I've no doubt left a few features off this list. Building a robust, sophisticated user interface is a lot of work. The absence of any of these features will severely cripple the effectiveness of your application. However, rather than you as a developer trying to figure out what you need, you should treat each of these features as customer requirements. Your customer team needs a qualified expert to design and detail the specifications for the user interface.6

6 This person can be a developer acting in the role of UI expert for the customer team. Do not, however, underestimate the importance of this role. Most developers, even those who have read a book or two on the topic, don't have a clue how to create an effective user experience.

Final Notes

A large number of Swing books exist. Many are very thick, suggesting that there is quite a bit to learn about Swing. Indeed, there is. In these short two chapters you have only scratched the surface of Swing.

However, you have seen the basics of how to construct Swing applications. You would be able to build a decent interface with this small bit of information. No doubt you will want to learn about more complex Swing topics, such as tree widgets and drag & drop. A bit of searching should provide you with what you need to know. As always, the Java API documentation is the best place to start. Often the API documentation will lead you to a Sun tutorial on the topic.

I hope you've learned the more important lesson in these two Swing chapters: how to approach building a Swing application using TDD. Unit-testing Swing is often viewed as too difficult, and many shops choose to forgo it altogether. Don't succumb to the laziness: The frequent result of not testing Swing code is the tendency for Swing classes to bloat with easily testable application or model code.

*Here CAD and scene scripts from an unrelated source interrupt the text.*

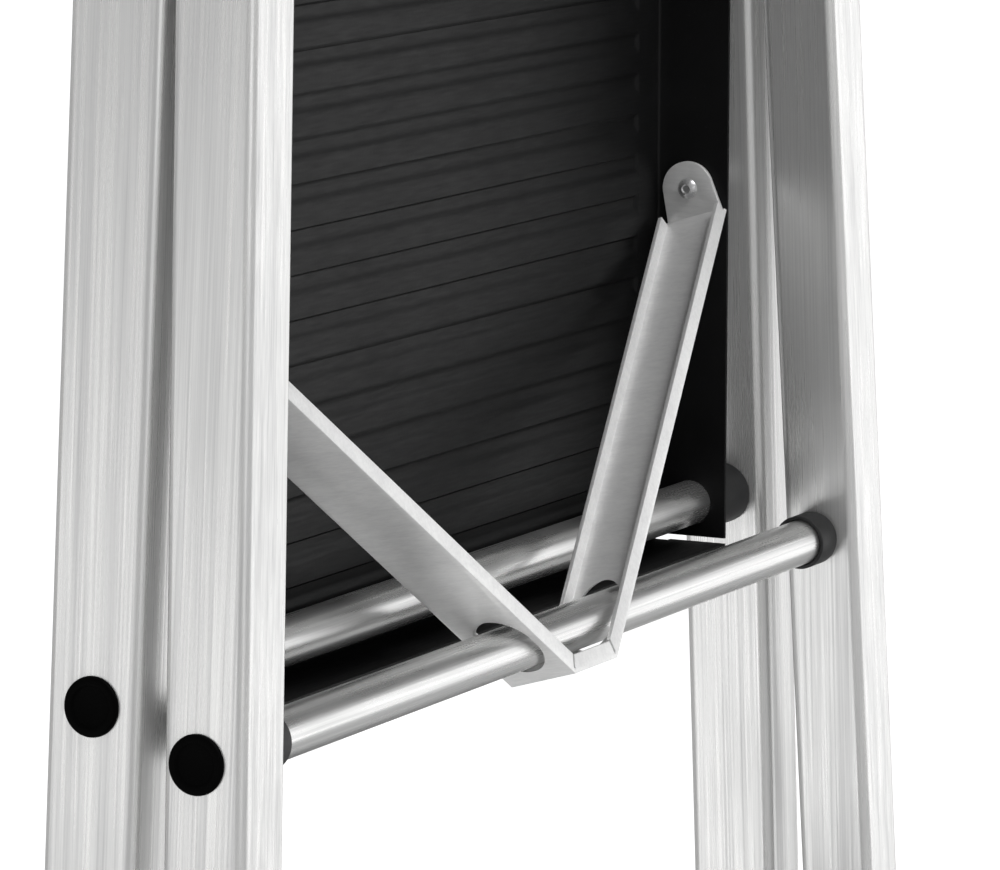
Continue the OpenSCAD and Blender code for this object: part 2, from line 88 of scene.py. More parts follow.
lightPlan = [
    # name, direction from the stool, distance, width, height, brightness
    ("boxBehindLeft", (-0.88, 0.46, -0.01), 2.6, 1.9, 1.5, 1.02),
    ("boxSide", (0.89, -0.45, -0.07), 3.2, 2.6, 0.75, 1.0),
    ("boxCamera", (0.55, 0.80, 0.22), 3.4, 1.6, 1.6, 0.95),
    ("boxFront", (-0.30, -0.85, 0.45), 3.2, 2.2, 1.8, 0.8),
    ("boxAbove", (0.10, 0.50, 0.86), 3.0, 1.4, 1.4, 6.5),
]


def makeLights(plan):
    middle = Vector((0, 0, platformPivot.z))
    for name, direction, distance, width, height, brightness in plan:
        toward = Vector(direction).normalized()
        data = bpy.data.lights.new(name, "AREA")
        data.shape = "RECTANGLE"
        data.size, data.size_y = width, height
        data.energy = brightness * math.pi * width * height
        lamp = bpy.data.objects.new(name, data)
        scene.collection.objects.link(lamp)
        lamp.location = middle + toward * distance
        lamp.rotation_euler = toward.to_track_quat("Z", "Y").to_euler()
        lamp.visible_camera = False


studioPlan = {
    "seen": 1.0,  # brightness of the backdrop to the camera
    "level": 0.40,  # brightness of the studio to everything else
    "patches": [
        # direction, inner and outer half angle in degrees, brightness
        ((-0.88, -0.45, 0.05), 22, 42, 0.12),
        ((0.86, -0.44, -0.25), 8, 16, 0.16),
        ((0.80, -0.42, -0.50), 11, 18, 1.9),
        ((-0.39, -0.45, -0.80), 20, 38, 0.65),
        ((-0.88, 0.10, 0.55), 14, 30, 0.14),
        ((-0.80, 0.25, -0.50), 10, 24, 0.55),
    ],
}


def makeWorld(plan):
    # white to the camera, a studio with pale and dark cards to everything else
    world = bpy.data.worlds.new("studio")
    scene.world = world
    world.use_nodes = True
    tree = world.node_tree
    tree.nodes.clear()
    link = tree.links.new
    coordinates = tree.nodes.new("ShaderNodeTexCoord")
    level = None
    for direction, inner, outer, brightness in plan["patches"]:
        dot = tree.nodes.new("ShaderNodeVectorMath")
        dot.operation = "DOT_PRODUCT"
        dot.inputs[1].default_value = Vector(direction).normalized()
        edge = tree.nodes.new("ShaderNodeMapRange")
        edge.interpolation_type = "SMOOTHSTEP"
        edge.inputs["From Min"].default_value = math.cos(math.radians(outer))
        edge.inputs["From Max"].default_value = math.cos(math.radians(inner))
        mix = tree.nodes.new("ShaderNodeMix")
        mix.data_type = "FLOAT"
        mix.inputs[2].default_value = plan["level"]
        mix.inputs[3].default_value = brightness
        link(coordinates.outputs["Generated"], dot.inputs[0])
        link(dot.outputs["Value"], edge.inputs["Value"])
        link(edge.outputs["Result"], mix.inputs[0])
        if level is not None:
            link(level, mix.inputs[2])
        level = mix.outputs[0]
    path = tree.nodes.new("ShaderNodeLightPath")
    seen = tree.nodes.new("ShaderNodeMix")
    seen.data_type = "FLOAT"
    seen.inputs[3].default_value = plan["seen"]
    background = tree.nodes.new("ShaderNodeBackground")
    output = tree.nodes.new("ShaderNodeOutputWorld")
    link(path.outputs["Is Camera Ray"], seen.inputs[0])
    link(level, seen.inputs[2])
    link(seen.outputs[0], background.inputs["Strength"])
    link(background.outputs[0], output.inputs["Surface"])
    background.inputs["Color"].default_value = (1, 1, 1, 1)
    scene.view_settings.view_transform = "Standard"


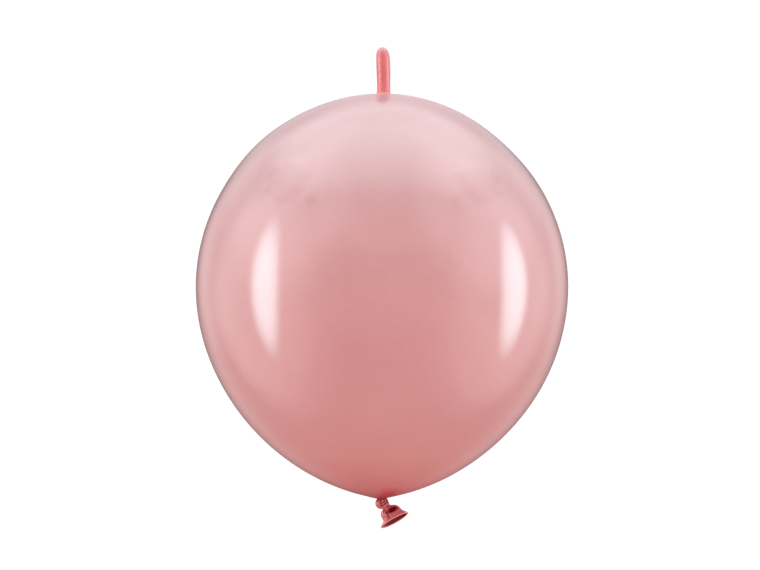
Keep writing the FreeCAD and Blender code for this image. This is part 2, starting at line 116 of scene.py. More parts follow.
def skin_rings(name, rings, close_start=False, close_end=False):
    """A tube of quads through rings of points that all have the same count."""
    count = len(rings[0])
    points = [point for ring in rings for point in ring]
    faces = []
    for row in range(len(rings) - 1):
        for column in range(count):
            following = (column + 1) % count
            faces.append((
                row * count + column,
                row * count + following,
                (row + 1) * count + following,
                (row + 1) * count + column,
            ))
    if close_start:
        points.append(sum(rings[0], Vector()) / count)
        for column in range(count):
            faces.append((len(points) - 1, (column + 1) % count, column))
    if close_end:
        points.append(sum(rings[-1], Vector()) / count)
        base = (len(rings) - 1) * count
        for column in range(count):
            faces.append((len(points) - 1, base + column, base + (column + 1) % count))
    return make_object(name, points, faces)


def mark_painted_shade(piece, shades):
    """Stores painted shade for each point, strongest deep in a fold or seam, for the material to
    darken.
    """
    fold = piece.data.attributes.new("fold", "FLOAT", "POINT")
    fold.data.foreach_set("value", shades)


def apply_modifiers(piece):
    """Bakes the piece's modifiers into its mesh."""
    graph = bpy.context.evaluated_depsgraph_get()
    mesh = bpy.data.meshes.new_from_object(piece.evaluated_get(graph))
    piece.modifiers.clear()
    old = piece.data
    piece.data = mesh
    bpy.data.meshes.remove(old)
    for polygon in piece.data.polygons:
        polygon.use_smooth = True
    return piece


def thicken(piece, thickness, offset, inside_material):
    """Gives an open film two faces and a rim; the inside may have its own material."""
    modifier = piece.modifiers.new("wall", "SOLIDIFY")
    modifier.thickness = thickness
    modifier.offset = offset
    modifier.material_offset = inside_material
    return apply_modifiers(piece)


def remesh(piece, voxel, smoothing):
    """Melts overlapping tubes into one closed skin with soft creases."""
    modifier = piece.modifiers.new("melt", "REMESH")
    modifier.mode = "VOXEL"
    modifier.voxel_size = voxel
    modifier.use_smooth_shade = True
    modifier = piece.modifiers.new("soften", "SMOOTH")
    modifier.factor = 0.5
    modifier.iterations = smoothing
    return apply_modifiers(piece)


# ------------------------------------------------------------------- the body

BODY_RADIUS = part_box("balloon_skin")[1].x
CROWN = 359.0 * MM
EQUATOR = 187.7 * MM
POLE_RADIUS = 6.0 * MM
POLE_HEIGHT = 0.4 * MM
UPPER_HANDLES = (88.1 * MM, 92.8 * MM)
LOWER_HANDLES = (91.8 * MM, 87.1 * MM)
POLE_RISE = 16.3 * MM

UPPER_CURVE = (
    (0.0, CROWN),
    (UPPER_HANDLES[0], CROWN),
    (BODY_RADIUS, EQUATOR + UPPER_HANDLES[1]),
    (BODY_RADIUS, EQUATOR),
)
LOWER_CURVE = (
    (BODY_RADIUS, EQUATOR),
    (BODY_RADIUS, EQUATOR - LOWER_HANDLES[0]),
    (POLE_RADIUS + LOWER_HANDLES[1], POLE_HEIGHT + POLE_RISE),
    (POLE_RADIUS, POLE_HEIGHT),
)
HALVINGS = 50             # enough to find a place on a curve to the last digit
BODY_STEPS = 72
BODY_SIDES = 192
TUCK = 0.5 * MM           # a film's edge runs this far under its neighbour
TUCK_DEPTH = 0.05 * MM
CROWN_SEAM = 12.0 * MM
POLE_SEAM = 24.0 * MM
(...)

Looking at the resultant view class, CoursesPanel, you should have noticed that it is very small and simple. Other than layout, there is little complexity in the class; it does almost nothing. TDD or not, that is always the design goal in a user-interface application: to keep the application and/or business logic out of the view.

Using TDD has pushed you toward this goal. The basic rule of TDD is to test everything that can't possibly break. One way to interpret this rule is “test everything that you can and redesign everything else so it can't possibly break.” TDD has led you to create a small view class with very simple, discrete methods that you can easily test. You've also created dumb “reactive” methods that simply delegate their work to another trusted class. These methods can't break.

The shops that choose to not test their user interface classes always regret it. Business logic creeps into the application; application and business logic creeps into the view. The view code becomes a cluttered conglomerate of various responsibilities. Since tests aren't written for the view, a considerable amount of code goes untested. The defect rate rises.

Worse, the human tendency toward laziness takes over. Since no tests for the view exist, a developer often figures that the easiest way to get out of testing is to stuff the code into the view. “Yeah, creating a new class is a pain, and so is creating a new test class, so I'll just dump all the code in this mother Swing class.” Doing so is a slippery slope that quickly degrades your application.

In these past two chapters, you've learned some additional guidelines and techniques for building Swing applications using TDD:

• Ensure that your design separates application, view, and domain logic.

• Break down design even further by considering the Single-Responsibility Principle.

• Eliminate the otherwise excessive redundancies in Swing (e.g., use common methods to create and extract fields).

• Use listeners to test abstract reactions of the view (e.g., to ensure that clicking a button results in some action being triggered).

• Use mock classes to avoid Swing rendering.

• Don't test layout.

• Use the Swing robot, but only as a last resort.

Swing was not designed with unit-level testing in mind. Figuring out how to test Swing is a problem-solving exercise. Dig through the various Swing classes to find what you need. Sometimes they'll supply the hooks to help you test; other times they won't. You may need to think outside the box to figure out how to test things!